**Source excerpt**
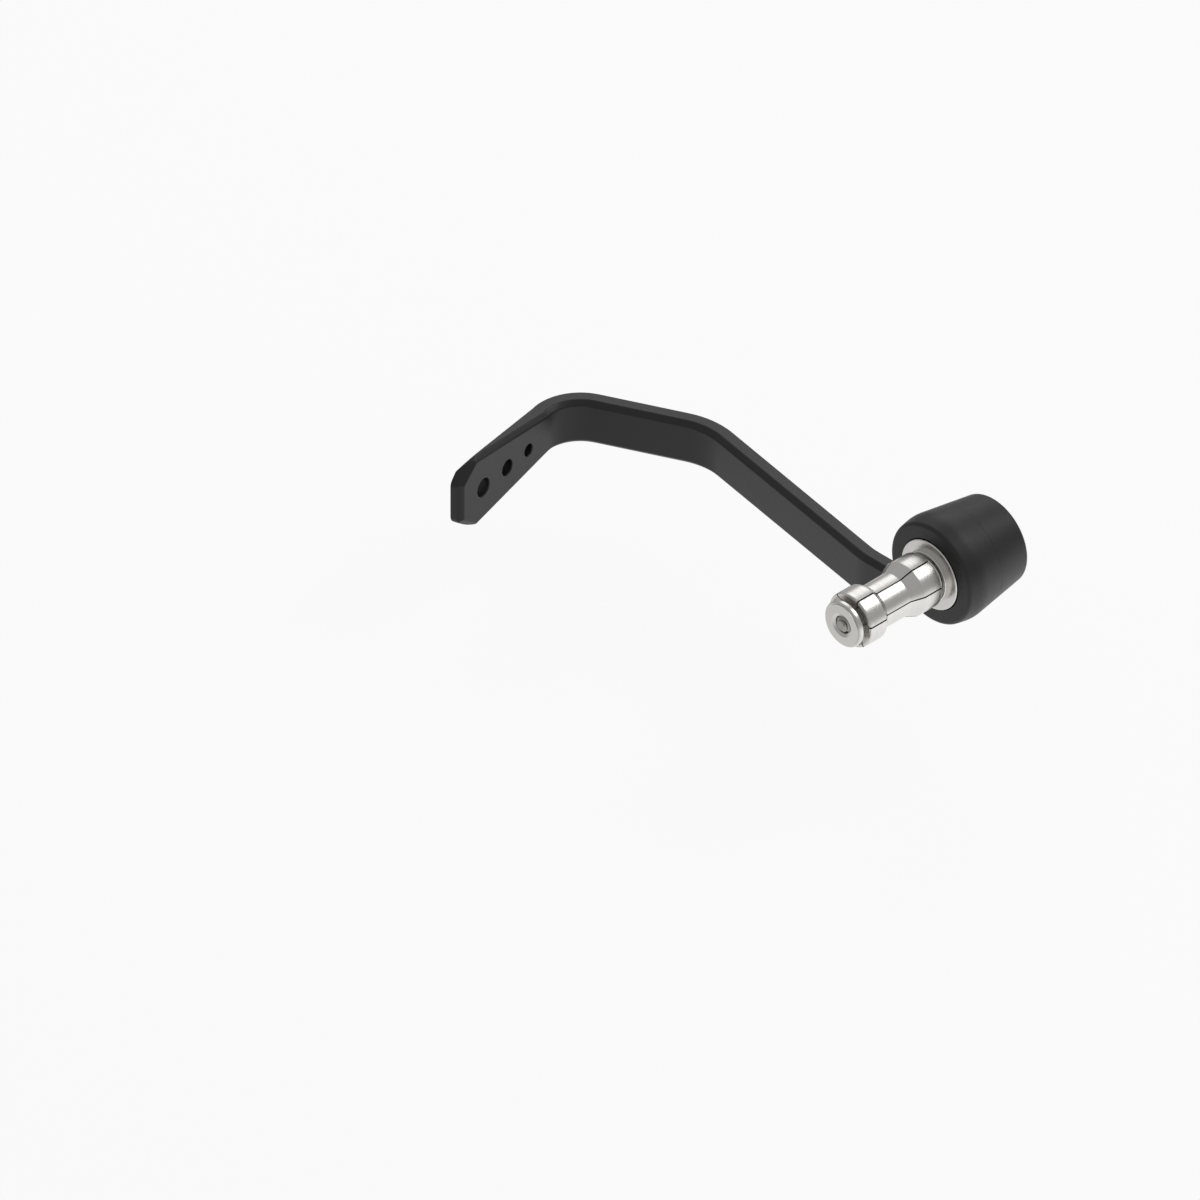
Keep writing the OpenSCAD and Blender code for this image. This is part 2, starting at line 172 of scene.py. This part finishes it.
# Bobbin: two bodies of black nylon, turned from bar and left matt, that close over the bar's
# ring and meet at a seam round the girth. The tool leaves fine rings on the faces and flanks,
# which a light tumbling has blurred to a soft even grain.
BOBBIN_EDGE = 0.06 * MM
NYLON_BLACK = "#131313"
NYLON_GREY = "#1d1d1e"
NYLON_ROUGHNESS = (0.42, 0.54)
NYLON_GRAIN = 0.45 * MM
NYLON_RELIEF = 0.03 * MM
NYLON_CLOUD = 6 * MM


def turned_nylon():
    """Black nylon, turned and tumbled: matt with a broad soft highlight and a slight cloudy grain."""
    made, tree, shader, place = new_surface("black_nylon", roughness=0.55, ior=1.53)
    grain = add(tree, "ShaderNodeTexNoise", Vector=place, Scale=1 / NYLON_GRAIN, Detail=4.0, Roughness=0.6)
    cloud = add(tree, "ShaderNodeTexNoise", Vector=place, Scale=1 / NYLON_CLOUD, Detail=4.0, Roughness=0.6)
    toned(tree, shader, cloud.outputs["Fac"], NYLON_BLACK, NYLON_GREY)
    grained(tree, shader, grain.outputs["Fac"], NYLON_RELIEF, NYLON_ROUGHNESS)
    return made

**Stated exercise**
Emit the full listing verbatim.

**The reply**
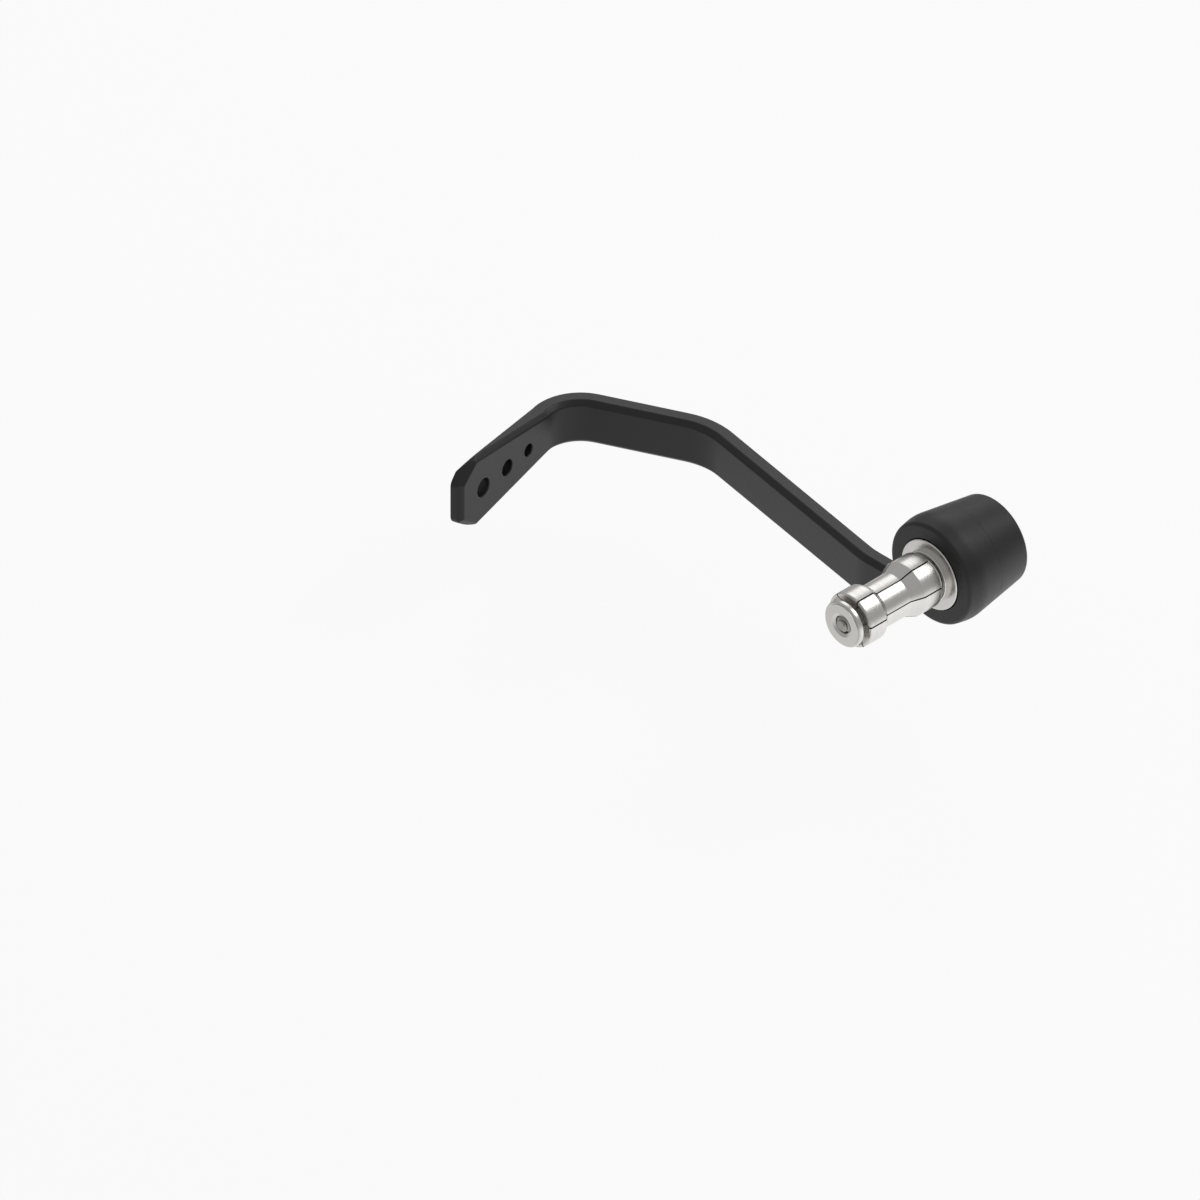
Keep writing the OpenSCAD and Blender code for this image. This is part 2, starting at line 172 of scene.py. This part finishes it.
# Bobbin: two bodies of black nylon, turned from bar and left matt, that close over the bar's
# ring and meet at a seam round the girth. The tool leaves fine rings on the faces and flanks,
# which a light tumbling has blurred to a soft even grain.
BOBBIN_EDGE = 0.06 * MM
NYLON_BLACK = "#131313"
NYLON_GREY = "#1d1d1e"
NYLON_ROUGHNESS = (0.42, 0.54)
NYLON_GRAIN = 0.45 * MM
NYLON_RELIEF = 0.03 * MM
NYLON_CLOUD = 6 * MM


def turned_nylon():
    """Black nylon, turned and tumbled: matt with a broad soft highlight and a slight cloudy grain."""
    made, tree, shader, place = new_surface("black_nylon", roughness=0.55, ior=1.53)
    grain = add(tree, "ShaderNodeTexNoise", Vector=place, Scale=1 / NYLON_GRAIN, Detail=4.0, Roughness=0.6)
    cloud = add(tree, "ShaderNodeTexNoise", Vector=place, Scale=1 / NYLON_CLOUD, Detail=4.0, Roughness=0.6)
    toned(tree, shader, cloud.outputs["Fac"], NYLON_BLACK, NYLON_GREY)
    grained(tree, shader, grain.outputs["Fac"], NYLON_RELIEF, NYLON_ROUGHNESS)
    return made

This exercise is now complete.